WQTY
- Linton, Indiana; United States;
- Broadcast area: Vincennes/Wabash Valley
- Frequency: 93.3 MHz
- Branding: Sunrise 93.3

Programming
- Format: Christian contemporary

Ownership
- Owner: The Original Company, Inc.

History
- First air date: September 14, 1970
- Former call signs: WBTO-FM (1970–1980)

Technical information
- Licensing authority: FCC
- Facility ID: 37737
- Class: B1
- ERP: 12,000 watts
- HAAT: 145 meters (476 ft)

Links
- Public license information: Public file; LMS;
- Webcast: Listen live
- Website: wqtyradio.com

= WQTY =

WQTY (93.3 FM) is a radio station licensed to Linton, Indiana, serving Vincennes, Indiana, Robinson, Illinois and the Terre Haute area. WQTY airs a Christian contemporary format and is owned by The Original Company, Inc.

==History==
===WBTO-FM===
The station began broadcasting September 14, 1970, and held the call sign WBTO-FM. It was owned by Linton Broadcasting Company and aired an easy listening format. The station originally broadcast at 93.5 MHz.

===WQTY===
In 1980, the station's call sign was changed to WQTY. Initially airing a middle of the road (MOR) format, by 1983 the station was airing a contemporary hits format, and by 1985 it had adopted a country music format. By the early 1990s, the station had begun airing an adult standards format.

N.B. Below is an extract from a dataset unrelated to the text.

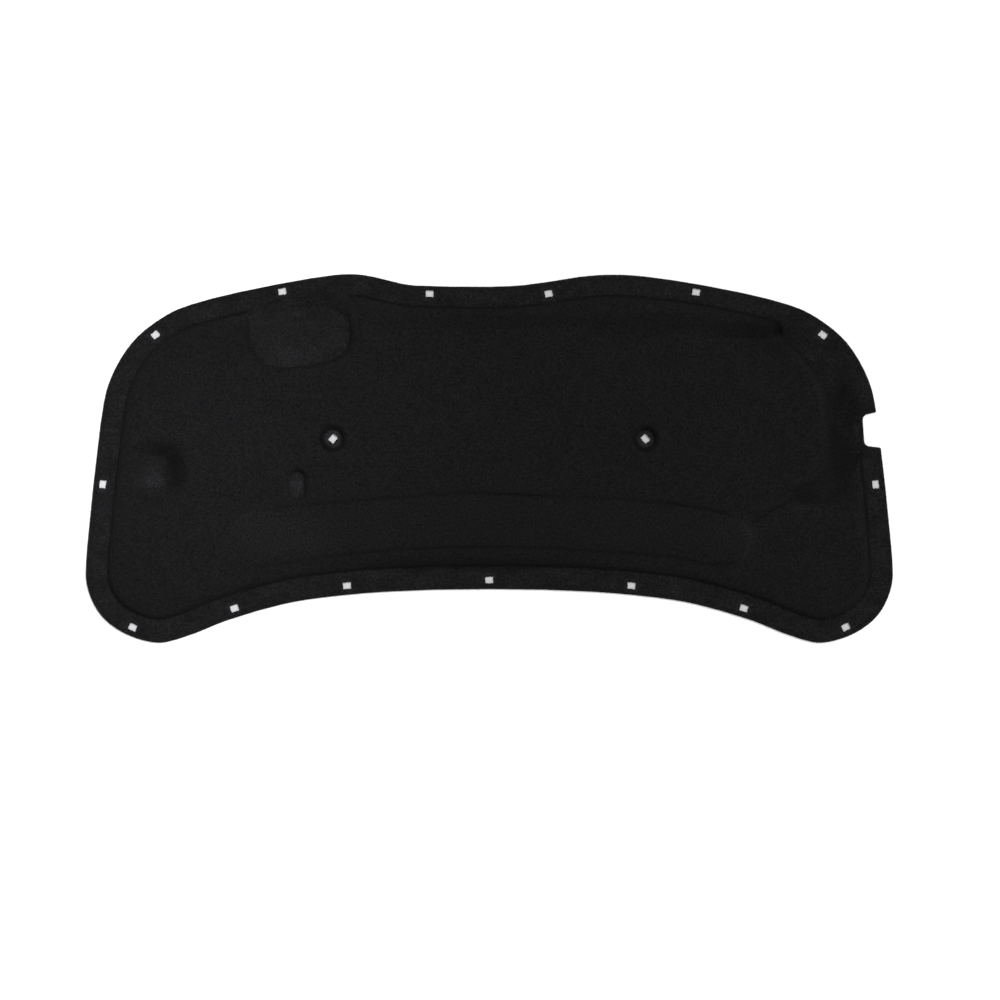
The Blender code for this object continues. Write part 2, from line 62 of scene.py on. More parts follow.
# How the felt's form is read off the solid and softened
mould = {
    "mapStep": 0.8 * mm,         # spacing of the height maps
    "mapMargin": 8 * mm,
    "footSoft": 0.8 * mm,        # rounding where a wall meets the pressed felt
    "edgeSoft": 2.0 * mm,        # rounding of every raised edge
    "shoulderSoft": 5.5 * mm,    # wide shoulder that only the high walls have
    "shoulderSlack": 1.0 * mm,   # how much of the wide rounding the felt resists
    "levelSoft": 11 * mm,        # rounding where the floor of the bay runs on to the rim
    "pressedThick": 4 * mm,      # taken where the maps have no felt
    "loftFrom": 4.5 * mm,        # the felt is loose where it is thicker than this,
    "loftOver": 3 * mm,          # and fully so where it is this much thicker still
    "loftSoft": 3 * mm,
    "waveHeight": 0.45 * mm,     # slow unevenness of the loose felt
    "waveLength": 120 * mm,
    "waveDetail": (0.8, 2.1, 3),    # fineness, step in scale and number of layers
    "creaseWidth": 2.4 * mm,
    "sharpAngle": 50,            # degrees: a bend as sharp as this stays a corner
}

# Spacing of the points that the felt's two sides are made of, and their least distance to others
net = {
    "open": 4.4 * mm, "openClear": 2.2 * mm,          # open felt
    "relief": 1.9 * mm, "reliefClear": 1.0 * mm,      # near the reliefs and creases
    "hidden": 12 * mm, "hiddenClear": 4 * mm,         # the side that faces the hood
    "line": 2.0 * mm,            # along the edges of the reliefs and the die-cut outline
    "hole": 1.0 * mm,            # round the holes
    "lineAngle": 14,             # degrees: a bend as sharp as this is an edge of a relief
    "busyFrom": 0.25 * mm,       # how much relief asks for the closer points
    "busySoft": 2.0 * mm,
    "creaseShare": 6,
    "weld": 0.3 * mm,            # corners of a ring closer than this are one
}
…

It switched to an adult contemporary format in 1996, but in 1997 returned to an adult standards format, affiliated with Music of Your Life.

In 1999, the station was sold to The Original Company, along with AM 1600 WBTO, for $350,000. In 2003, the station began airing a country format, simulcasting 106.9 WWBL. The station adopted an oldies format in 2006. In January 2020, the station's format was changed from classic hits to Christian contemporary music.